Gretchen Albrecht
Colloquy

9 July - 8 August 2015

This exhibition brings together an impressive array of paintings from Gretchen Albrecht’s artistic practice. These paintings have been chosen from the artist’s personal collection and many are reproduced in the accompanying book Colloquy 1 three essays, which is to be launched at the exhibition opening. Accordingly, the exhibition provides a retrospective glimpse at the career of one of New Zealand’s most established and recognisable painters. Examining these works, the viewer is immediately struck by the breadth and depth of Albrecht’s oeuvre. The assembled paintings are markedly diverse in terms of format, colour, scale, and painterly application. Works such as Cloud over Whatipu, from 1976, present the viewer with a large square canvas that is replete with sensuous and glowing swathes of liquid paint. By comparison, Ember (dusk), painted in 1991, is executed on two quadrants bolted together to form a semi-circular shaped stretcher. Here, sombre tonalities build a tenebrous ground of dark pigments briefly punctuated by a glimmer and flash of a lustrous red.

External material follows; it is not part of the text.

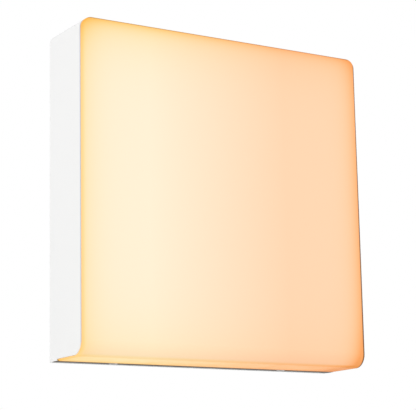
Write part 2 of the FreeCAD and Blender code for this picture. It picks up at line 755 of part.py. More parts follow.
# ---------------------------------------------------------------- wiring
def make_terminal_block():
    """Three-pole lever terminal with a wire channel right through each pole."""
    low, high = BLOCK_Z
    body = block((-BLOCK_HALF, BLOCK_HALF), (FLOOR_Y, -BLOCK_FRONT), (low, high))
    lug_x = (-BLOCK_HALF - BLOCK_LUG_REACH, -BLOCK_HALF)
    lug = block(lug_x, (FLOOR_Y, FLOOR_Y - BLOCK_LUG_HIGH), BLOCK_LUG_Z)
    body = fuse([body, lug])
    body = body.cut(rod(SCREW_HOLE_R, (TERMINAL_SCREW_X, 0, TERMINAL_SCREW_Z), 20, -ALONG_Y))
    for x in POLES.values():
        slot = (x - SLOT_HALF, x + SLOT_HALF)
        body = body.cut(block(slot, (-SLOT_DEEP[0], -BIG), SLOT_Z))
        body = body.cut(block(slot, (-SLOT_DEEP[1], -BIG), (SLOT_Z[0], SLOT_STEP_Z)))
        body = body.cut(rod(BORE_R, (x, TERMINAL_LEAD_Y, low - 1), high - low + 2, ALONG_Z))
        body = body.cut(contact_bar(x, 0.0))
        cheek = SLOT_HALF + 0.5
        body = body.cut(rod(PIVOT_R + PIVOT_PLAY, (x - cheek, PIVOT_Y, PIVOT_Z), 2 * cheek, ALONG_X))
    return body


def contact_bar(x, shrink):
    half = CONTACT_HALF - shrink
    y = (CONTACT_Y[0] - shrink, CONTACT_Y[1] + shrink)
    return block((x - half, x + half), y, (CONTACT_Z[0] + shrink, CONTACT_Z[1] - shrink))


def make_terminal_contacts():
    """Plated brass cage of each pole."""
    return [contact_bar(x, CONTACT_PLAY) for x in POLES.values()]


def make_lever(x):
    """Wire-release lever with its stub pins, lying closed in its slot."""
    width = (x - LEVER_HALF, x + LEVER_HALF)
    rear_y = LEVER_FACE_Y + LEVER_THICK
    arm = block(width, (LEVER_FACE_Y, rear_y), (PIVOT_Z, LEVER_TIP_Z))
    hub = rod(LEVER_HUB_R, (x - LEVER_HALF, PIVOT_Y, PIVOT_Z), 2 * LEVER_HALF, ALONG_X)
    web = block(width, (rear_y - 0.5, PIVOT_Y), (PIVOT_Z, PIVOT_Z + 1.5))
    pin_half = SLOT_HALF + PIN_REACH
    pin = rod(PIVOT_R, (x - pin_half, PIVOT_Y, PIVOT_Z), 2 * pin_half, ALONG_X)
    tip = [
        edge for edge in arm.Edges
        if all(abs(v.Z - LEVER_TIP_Z) < 1e-6 and abs(v.Y - LEVER_FACE_Y) < 1e-6 for v in edge.Vertexes)
    ]
    return fuse([arm.makeFillet(LEVER_TIP_ROUND, tip), hub, web, pin])


def make_mains_lead(pole):
    """Lead from one pole of the terminal up to the driver's mains connector."""
    x = POLES[pole]
    return tube(
        [
            (x, TERMINAL_LEAD_Y, -72.5),
            (x, TERMINAL_LEAD_Y, -30.0),
            (x, MAINS_LEAD_Y, -12.0),
            (x, MAINS_LEAD_Y, 16.5),
        ],
        LEAD_R,
    )


def make_earth_lead():
    """Lead from the earth pole round to the lug on the housing."""
    x = POLES["earth"]
    lug_y = FLOOR_Y - EARTH_STAND - LUG_THICK
    return tube(
        [
            (x, TERMINAL_LEAD_Y, -72.5),
            (x, TERMINAL_LEAD_Y, -62.0),
            (22.0, -6.5, -61.5),
            (EARTH_X, lug_y - LEAD_R, -64.0),
            (EARTH_X, lug_y - LEAD_R, -75.6),
        ],
        LEAD_R,
    )


def make_earth_lug():
    """Ring tongue under the earth screw, with the crimp barrel on the lead."""
    seat = FLOOR_Y - EARTH_STAND
    lead_y = seat - LUG_THICK - LEAD_R
    ring = rod(LUG_RING_R, (EARTH_X, seat, EARTH_Z), LUG_THICK, -ALONG_Y)
    tongue = block((EARTH_X - LUG_HALF, EARTH_X + LUG_HALF), (seat, seat - LUG_THICK), (EARTH_Z, LUG_TOP_Z))
    barrel = rod(BARREL_R, (EARTH_X, lead_y, BARREL_Z), BARREL_LONG, ALONG_Z)
    core = rod(LEAD_R + LEAD_PLAY, (EARTH_X, lead_y, BARREL_Z - 0.5), BARREL_LONG + 1, ALONG_Z)
    hole = rod(SCREW_HOLE_R, (EARTH_X, 0, EARTH_Z), BIG, -ALONG_Y)
    return fuse([ring, tongue, barrel]).cut(core).cut(hole)


def make_board_lead(z):
    """Lead from the driver's output forward through the tray to the board's plug."""
    return tube(
        [
            (40.5, DRIVER_OUT_Y, z),
            (LEAD_TURN_X, DRIVER_OUT_Y, z),
            (LEAD_TURN_X, led_lead_y(), z),
            (LED_PLUG_X[1] - PLUG_GRIP, led_lead_y(), z),
        ],
        LEAD_R,
    )


def make_cord_clamp():
    """Arched saddle that grips the supply cable beside its entry."""
    seat = FLOOR_Y - CLAMP_STAND
    low, high = CLAMP_Z
    middle = (low + high) / 2
    width = (CLAMP_X - CLAMP_HALF, CLAMP_X + CLAMP_HALF)
    bar = block(width, (seat, seat - CLAMP_BAR), (low - CLAMP_END, high + CLAMP_END))
    arch = rod(CLAMP_ARCH_R, (width[0], seat, middle), 2 * CLAMP_HALF, ALONG_X)
    bore = rod(CLAMP_GRIP_R, (width[0] - 1, seat, middle), 2 * CLAMP_HALF + 2, ALONG_X)
    behind = block((-BIG, BIG), (seat, BIG), (-BIG, BIG))
    saddle = fuse([bar, arch]).cut(bore).cut(behind)
    for z in CLAMP_Z:
        saddle = saddle.cut(rod(SCREW_HOLE_R, (CLAMP_X, 0, z), 20, -ALONG_Y))
    return saddle


# ---------------------------------------------------------------- fixings
def make_retaining_clip(side, z):
    """Bent stainless leaf, standing just inside the skirt of the cover."""
    foot_y = FLOOR_Y - CLIP_STAND
    bead_x = INNER_HALF - JOINT_GAP - SKIRT_THICK - CLIP_GAP
    knee_x = CLIP_X + 4.0
    outer = [(CLIP_X - 4.0, foot_y), (knee_x, foot_y), (bead_x - 1.5, CLIP_BEAD_Y + 4.0)]
    outer += [(bead_x, CLIP_BEAD_Y), (bead_x - 2.3, CLIP_TIP_Y)]
    inner = [(x - CLIP_SHEET, y) for x, y in reversed(outer[2:])]
    inner += [(knee_x - CLIP_SHEET, foot_y - CLIP_SHEET), (CLIP_X - 4.0, foot_y - CLIP_SHEET)]
    corners = [FreeCAD.Vector(side * x, y, z - CLIP_WIDE / 2) for x, y in outer + inner]
    leaf = Part.Face(Part.makePolygon(corners + corners[:1])).extrude(ALONG_Z * CLIP_WIDE)
    return leaf.cut(rod(SCREW_HOLE_R, (side * CLIP_X, 0, z), 20, -ALONG_Y))


def make_clips():
    return [make_retaining_clip(side, z) for side, z in clip_places()]


def make_clip_screws():
    seat = FLOOR_Y - CLIP_STAND - CLIP_SHEET
    return [screw(side * CLIP_X, z, seat, 6.0 - 1.6) for side, z in clip_places()]


def make_tray_screws():
    return [screw(x, z, -TRAY_BASE, 7.5, head=(3.4, 2.2)) for x, z in post_places()]


def make_board_screws():
    places = board_screw_places()
    return [screw(x, z, board_face(), 4.5, head=(2.2, 1.4), shank_r=BOARD_HOLE_R) for x, z in places]


def make_driver_screws():
    seat = FLOOR_Y - DRIVER_EAR_HIGH
    return [screw(side * DRIVER_EAR_X, DRIVER_EAR_Z, seat, 3.3) for side in (-1, 1)]


def make_clamp_screws():
    return [screw(CLAMP_X, z, FLOOR_Y - CLAMP_STAND - CLAMP_BAR, 6.3) for z in CLAMP_Z]


def make_terminal_screw():
    return screw(TERMINAL_SCREW_X, TERMINAL_SCREW_Z, FLOOR_Y - BLOCK_LUG_HIGH, 3.8)


def make_earth_screw():
    return screw(EARTH_X, EARTH_Z, FLOOR_Y - EARTH_STAND - LUG_THICK, 5.3, head=(3.2, 2.2))


# ---------------------------------------------------------------- all nodes
def all_parts():
    """Every node's name and its solid, or its list of separate solids."""
    return {
        "housing": make_housing(),
        "wall_gasket": make_wall_gasket(),
        "cable_grommet": make_cable_grommet(),
        "vent_plug": make_vent_plug(),
        "diffuser": make_diffuser(),
        "diffuser_seal": make_diffuser_seal(),
        "lock_screw_left": make_lock_screw(-1),
        "lock_screw_right": make_lock_screw(1),
        "retaining_clips": make_clips(),
        "clip_screws": make_clip_screws(),
        "reflector_tray": make_reflector_tray(),
        "tray_grommet": make_tray_grommet(),
        "tray_screws": make_tray_screws(),
        "thermal_pad": make_thermal_pad(),
        "led_board": make_led_board(),
        "led_chips": make_led_chips(),
        "led_plug": make_led_plug(),
        "board_screws": make_board_screws(),
        "driver_case": make_driver_case(),
        "driver_lid": make_driver_lid(),
        "driver_board": make_driver_board(),
        "transformer_core": make_transformer_core(),
        "transformer_winding": make_transformer_winding(),
        "capacitors": make_capacitors(),
        "choke": make_choke(),
        "switching_chips": make_switching_chips(),
        "driver_plugs": make_driver_plugs(),
        "driver_screws": make_driver_screws(),
        "terminal_block": make_terminal_block(),
        "terminal_contacts": make_terminal_contacts(),
        "terminal_screw": make_terminal_screw(),
        "lever_live": make_lever(POLES["live"]),
        "lever_neutral": make_lever(POLES["neutral"]),
        "lever_earth": make_lever(POLES["earth"]),
        "live_lead": make_mains_lead("live"),
        "neutral_lead": make_mains_lead("neutral"),
        "earth_lead": make_earth_lead(),
        "earth_lug": make_earth_lug(),
        "earth_screw": make_earth_screw(),
        "led_plus_lead": make_board_lead(LED_LEAD_Z[0]),
        "led_minus_lead": make_board_lead(LED_LEAD_Z[1]),
        "cord_clamp": make_cord_clamp(),
        "clamp_screws": make_clamp_screws(),
    }


def main():
    os.makedirs("parts", exist_ok=True)
    for name, shape in all_parts().items():
        whole = Part.makeCompound(shape) if isinstance(shape, list) else shape
        whole.exportStep(f"parts/{name}.step")
        print(name, whole.isValid(), len(whole.Solids), round(whole.Volume, 1))


main()
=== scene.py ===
"""Slim square outdoor wall light: materials, fine pieces, light and camera round its CAD frame.

Metres, in the frame of the CAD model: the origin is the centre of the wall plane, the light stands
out towards -Y, +X is to the right as seen by someone facing it, and +Z is up. Materials and fine
pieces are worked out in millimetres.
"""

import json
import math

import bmesh
import bpy
from mathutils import Matrix, Vector


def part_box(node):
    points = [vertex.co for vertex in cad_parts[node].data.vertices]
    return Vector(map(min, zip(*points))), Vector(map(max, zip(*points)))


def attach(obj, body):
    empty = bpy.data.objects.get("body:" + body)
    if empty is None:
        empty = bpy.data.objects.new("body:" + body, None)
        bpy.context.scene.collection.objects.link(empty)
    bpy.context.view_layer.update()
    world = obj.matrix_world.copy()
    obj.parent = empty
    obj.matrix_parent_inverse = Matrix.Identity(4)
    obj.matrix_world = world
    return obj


MM = 0.001

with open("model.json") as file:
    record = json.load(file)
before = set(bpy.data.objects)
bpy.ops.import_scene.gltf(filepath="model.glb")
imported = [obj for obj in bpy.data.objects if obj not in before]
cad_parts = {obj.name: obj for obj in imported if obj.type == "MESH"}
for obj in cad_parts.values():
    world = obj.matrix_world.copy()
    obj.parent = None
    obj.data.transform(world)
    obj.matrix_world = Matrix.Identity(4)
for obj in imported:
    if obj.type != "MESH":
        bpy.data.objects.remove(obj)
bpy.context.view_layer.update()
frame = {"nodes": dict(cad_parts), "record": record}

# ---------------------------------------------------------------- camera
SENSOR_WIDTH = 36.0                    # millimetres, as is the lens
LENS = 138.2884615
LENS_SHIFT = (-0.0264423, 0.0288462)
CAMERA_PLACE = (-0.5084, -0.8472, -0.1954)
CAMERA_YAW = math.radians(31.97)       # turned right from facing the wall
CAMERA_PITCH = math.radians(10.91)     # tilted up
CAMERA_ROLL = math.radians(-1.15)

# ---------------------------------------------------------------- lamps, sky and floor
LAMPS = (                              # name, place, width in metres, power in watts
    ("key_light", (-1.5, -0.9, 0.2), 1.1, 12.5),
    ("fill_light", (1.5, -1.2, 0.3), 1.2, 6.0),
    ("top_light", (0.1, -0.2, 1.6), 1.0, 3.0),
)
SKY_SIDES = 1.0                        # brightness round the horizon
SKY_ABOVE = 0.50                       # brightness overhead
SKY_DIMS_FROM = math.radians(24)       # height over the horizon where it starts to dim
SKY_DIMS_TO = math.radians(48)
FLOOR_Z = -1.6
FLOOR_RADIUS = 14.0
FLOOR_SEGMENTS = 96
FLOOR_NEAR = 3.0                       # where the floor starts to fade into the backdrop
FLOOR_FAR = 8.0
FLOOR_COLOUR = (0.66, 0.66, 0.655)
BLACK = (0.0, 0.0, 0.0)
WHITE = (1.0, 1.0, 1.0)

# ---------------------------------------------------------------- places on the light, in millimetres
COVER_LOW, COVER_HIGH = (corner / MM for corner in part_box("diffuser"))
HOUSING_FRONT_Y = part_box("housing")[0].y / MM
COVER_REAR_Y = -9.9                    # rear edge of the cover's underside, next to the strip
BEND_R = 8.5                           # front-bottom bend of the cover
CAN_END = (-17.35, -17.55)             # where the sleeve of a capacitor gives way to its bare end, along Y


def srgb(red, green, blue):
    """Linear colour of a display colour given in 0 to 255."""
    shares = [level / 255 for level in (red, green, blue)]
    return tuple(v / 12.92 if v <= 0.04045 else ((v + 0.055) / 1.055) ** 2.4 for v in shares)


def tint(colour, factor):
    return tuple(min(1.0, level * factor) for level in colour)


# ---------------------------------------------------------------- shader helper
NOISE_BAND = (0.3, 0.7)                # the part of a noise's range that most of it lies in
WAVE_FACTOR = 20.0                     # Blender's wave texture multiplies its coordinates by this
BEVEL_SAMPLES = 4
EDGE_REACH = 0.25                      # turn of the normal that counts as a full corner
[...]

Covering four decades, this diversity is to be expected, and it is perhaps the number of consistencies in the exhibition that is the more remarkable. For, as many critics and historians are quick to comment, Albrecht is one of New Zealand’s leading colourists, and her chromatic mastery is readily apparent in each and every work. In both Cloud over Whatipu and Ember (dusk), for example, traces of Albrecht’s presence remain visible. In the former work, the sweep of her hand can be envisaged guiding the streams of paint that run across the surface. In the latter work, even in the midst of its inky depths, there are perceptible arches of paint that faintly shadow the curve of the canvas stretcher.

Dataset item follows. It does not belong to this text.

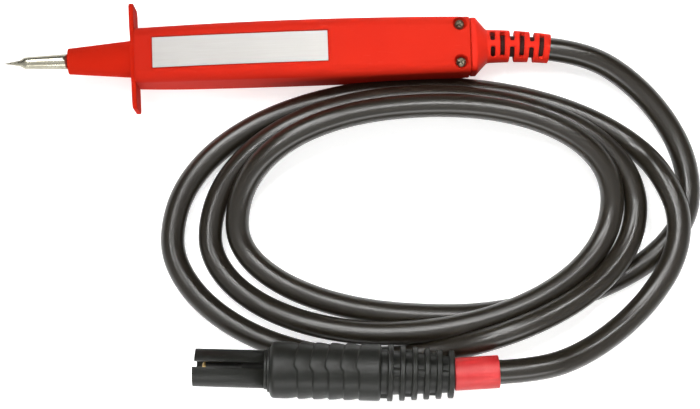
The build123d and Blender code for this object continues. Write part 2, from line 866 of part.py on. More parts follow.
def plug_main_core():
    """Heavy core from the lead's end to the main pin."""
    start = contact_end() + joint_gap
    end = grip_end - plug_lead_inset - joint_gap
    points = [(start, 0, 0), (start + core_lead_in, 0, 0),
              (end - core_lead_in, 0, main_core_height), (end, 0, main_core_height)]
    path, radii = smooth_path(points)
    return tube(path, main_core_radius)


def plug_switch_cores():
    """Two light cores from the lead's end to the thin pins."""
    start = contact_end() + joint_gap
    end = grip_end - plug_lead_inset - joint_gap
    cores = []
    for side in (-1, 1):
        wide, narrow = side * switch_pin_offset, side * light_core_offset
        points = [
            (start, wide, 0), (start + core_lead_in, wide, 0),
            (end - core_lead_in, narrow, -light_core_drop), (end, narrow, -light_core_drop),
        ]
        path, radii = smooth_path(points)
        cores.append(tube(path, light_core_radius))
    return cores


def lead_coil(grow=0.0):
    """Outer shape of the loose oval coil, clear of the handle and the plug."""
    long_outer, short_outer = (radius + grow for radius in coil_outer_radii)
    long_inner, short_inner = (radius - grow for radius in coil_inner_radii)
    outer = Pos(*coil_outer_centre) * Rot(0, 0, coil_turn) * Ellipse(long_outer, short_outer)
    inner = Pos(*coil_inner_centre) * Rot(0, 0, coil_turn) * Ellipse(long_inner, short_inner)
    ring = extrude(outer, amount=coil_height + grow)
    ring = fillet(ring.edges(), coil_edge_radius)
    ring -= extrude(inner, amount=coil_height + grow)
    depth = 2 * coil_outer_radii[1]
    keep_out_y = depth / 2 - body_middle_half_width - coil_clearance
    keep_out = Pos(coil_outer_centre[0], keep_out_y, coil_height / 2)
    ring -= keep_out * Box(4 * coil_outer_radii[0], depth, 2 * coil_height)
    room = rod(grip_radius + coil_clearance, (-2, 0, 0), relief_end + sleeve_length + 4)
    return ring - plug_place() * room


def lead_tube(start, direction, route):
    """A loose stretch of lead from a piece's end up to the coil."""
    points = [start, start + direction * lead_exit_run] + [Vector(*p) for p in route]
    path, radii = smooth_path(points)
    run = tube(path, lead_radius)
    print("arc radii", [round(r, 1) for r in radii], "length", round(path.length, 1),
          "volume ratio", round(run.volume / (math.pi * lead_radius ** 2 * path.length), 4))
    loose = run - lead_coil(coil_lead_gap)
    return max(loose.solids(), key=lambda s: s.volume)


def probe_lead():
    """Loose stretch from the boot to the coil."""
    bend = boot_line()[1]
    start = (bend @ 1) + Vector(0, 0, axis_z)
    return lead_tube(start, bend % 1, probe_route)


def plug_lead():
    """Loose stretch from the marker sleeve to the coil."""
    local = Vector(relief_end, 0, 0) + sleeve_direction() * (sleeve_gap + sleeve_length)
    start = (plug_place() * Pos(*local)).position
    heading = math.radians(plug_heading + sleeve_turn)
    direction = Vector(math.cos(heading), math.sin(heading), 0)
    return lead_tube(start, direction, plug_route)


def write(name, shape, place=Pos(0, 0, 0)):
    """Write one node as a STEP file."""
    pieces = shape if isinstance(shape, list) else [shape]
    solids = [place * solid for piece in pieces for solid in piece.solids()]
    node = solids[0] if len(solids) == 1 else Compound(children=solids)
    node.label = name
    export_step(node, f"parts/{name}.step")
    print(name, len(solids), round(sum(s.volume for s in solids), 1))


os.makedirs("parts", exist_ok=True)
probe = Pos(0, 0, axis_z)
plug = plug_place()

write("probe_tip", probe_tip(), probe)
write("finger_guard_nose", finger_guard_nose(), probe)
write("tip_tag", tip_tag(), probe)
write("tip_nut", tip_nut(), probe)
write("label_shell", label_shell(), probe)
write("button_shell", button_shell(), probe)
write("rating_plate", rating_plate(), probe)
write("shell_screws", shell_screws(), probe)
write("push_button", push_button(), probe)
write("button_spring", button_spring(), probe)
write("switch_board", switch_board(), probe)
write("microswitch", microswitch(), probe)
write("switch_plunger", switch_plunger(), probe)
write("switch_legs", switch_legs(), probe)
write("clamp_bar", clamp_bar(), probe)
write("clamp_screws", clamp_screws(), probe)
write("cable_boot", cable_boot(), probe)
write("lead_tail", lead_tail(), probe)
write("main_core", main_core(), probe)
write("switch_cores", switch_cores(), probe)
write("plug_shroud", plug_shroud(), plug)
write("plug_grip", plug_grip(), plug)
write("plug_insert", plug_insert(), plug)
write("main_contact", main_contact(), plug)
write("switch_contacts", switch_contacts(), plug)
write("strain_relief", strain_relief(), plug)
write("plug_tail", plug_tail(), plug)
write("marker_sleeve", marker_sleeve(), plug)
write("plug_main_core", plug_main_core(), plug)
write("plug_switch_cores", plug_switch_cores(), plug)
write("coiled_lead", lead_coil())
write("probe_lead", probe_lead())
write("plug_lead", plug_lead())
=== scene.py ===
import json
import math

import bmesh
import bpy
from mathutils import Matrix, Vector


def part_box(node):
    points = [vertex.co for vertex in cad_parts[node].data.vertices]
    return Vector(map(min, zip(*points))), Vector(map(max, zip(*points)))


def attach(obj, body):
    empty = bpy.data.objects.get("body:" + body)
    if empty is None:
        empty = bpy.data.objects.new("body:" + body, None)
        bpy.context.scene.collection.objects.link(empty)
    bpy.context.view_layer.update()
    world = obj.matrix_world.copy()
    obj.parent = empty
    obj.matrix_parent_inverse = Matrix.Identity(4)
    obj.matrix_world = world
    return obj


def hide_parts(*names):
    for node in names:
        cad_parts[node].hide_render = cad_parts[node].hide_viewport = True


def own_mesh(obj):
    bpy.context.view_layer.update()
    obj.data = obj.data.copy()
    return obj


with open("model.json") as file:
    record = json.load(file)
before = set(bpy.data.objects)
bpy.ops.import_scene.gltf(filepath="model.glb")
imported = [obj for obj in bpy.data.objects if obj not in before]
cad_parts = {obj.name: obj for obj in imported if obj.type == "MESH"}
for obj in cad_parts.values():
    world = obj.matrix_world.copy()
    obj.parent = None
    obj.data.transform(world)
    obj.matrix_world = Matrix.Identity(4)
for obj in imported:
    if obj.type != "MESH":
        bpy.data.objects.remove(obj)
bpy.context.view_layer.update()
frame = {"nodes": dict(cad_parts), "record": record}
nodes = frame["nodes"]
mm = 0.001


# node helpers

class Value:
    # a socket that adds Math nodes when it is used in sums
    def __init__(self, graph, socket):
        self.graph, self.socket = graph, socket

    def maths(self, operation, first, second):
        return self.graph.node("ShaderNodeMath", {"operation": operation}, {0: first, 1: second})

    def __add__(self, other):
        return self.maths("ADD", self, other)

    def __radd__(self, other):
        return self.maths("ADD", other, self)

    def __sub__(self, other):
        return self.maths("SUBTRACT", self, other)

    def __rsub__(self, other):
        return self.maths("SUBTRACT", other, self)

    def __mul__(self, other):
        return self.maths("MULTIPLY", self, other)

    def __rmul__(self, other):
        return self.maths("MULTIPLY", other, self)

    def __truediv__(self, other):
        return self.maths("DIVIDE", self, other)

    def __mod__(self, other):
        return self.maths("MODULO", self, other)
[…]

When she began painting in the 1960s, Albrecht was part of a generation of artists swept up by the pioneering developments of the New York School – particularly the work of Mark Rothko, Helen Frankenthaler and Cy Twombly. Characterised by a freedom of expression and an unrestrained celebration of the emotive and metaphorical potential of paint, the resulting artworks all have something of a meditative element about them: beguiling to the eye and quieting to the mind. It is this quality that appears throughout the series of Albrecht’s saturated, stained and smudged works. It has been noted however, that Albrecht’s art historical roots can be traced back to the Italian Renaissance and the likes of Fra Angelico, Duccio and Piero della Francesca. In these artists, Albrecht found thematic and compositional parallels, for, like her, they wove binary narratives (often around the Madonna), which were circumscribed by arching semi-circular formats. While these influences and connections add another layer to Albrecht’s chromatic explorations, the corporeality of her method graces her paintings with a tactility and physical presence that demands immediacy and, both eschews and acknowledges history.

Gretchen Albrecht had her first solo exhibition at the Ikon Gallery in 1964 shortly after graduating from University of Auckland’s Elam School of Fine Arts and was selected to exhibit in Contemporary NZ Painting at the Auckland City Art Gallery in the same year. Since these initial exhibitions she has been the subject of numerous solo exhibitions and 4 major surveys of her work. In 1986 the Sarjeant Gallery, Whanganui organised Afternature – a Survey, 23 years; in 2002 The Auckland Art Gallery curated Illuminations an exhibition surveying 24 years of Albrecht’s hemisphere and oval paintings, while in 2005 the Dunedin Public Art Gallery curated the exhibition Returning, which also travelled to the City Gallery, Wellington. Albrecht is represented in all major public and many private collections in New Zealand. In 2000 she was invested as a companion of the order of New Zealand for Services to New Zealand Painting.

1 Colloquy, n. A formal conversation or conference, a literary work in dialogue form, an informal conference on religious or theological matters, from the Latin colloquium from colloqui to talk with.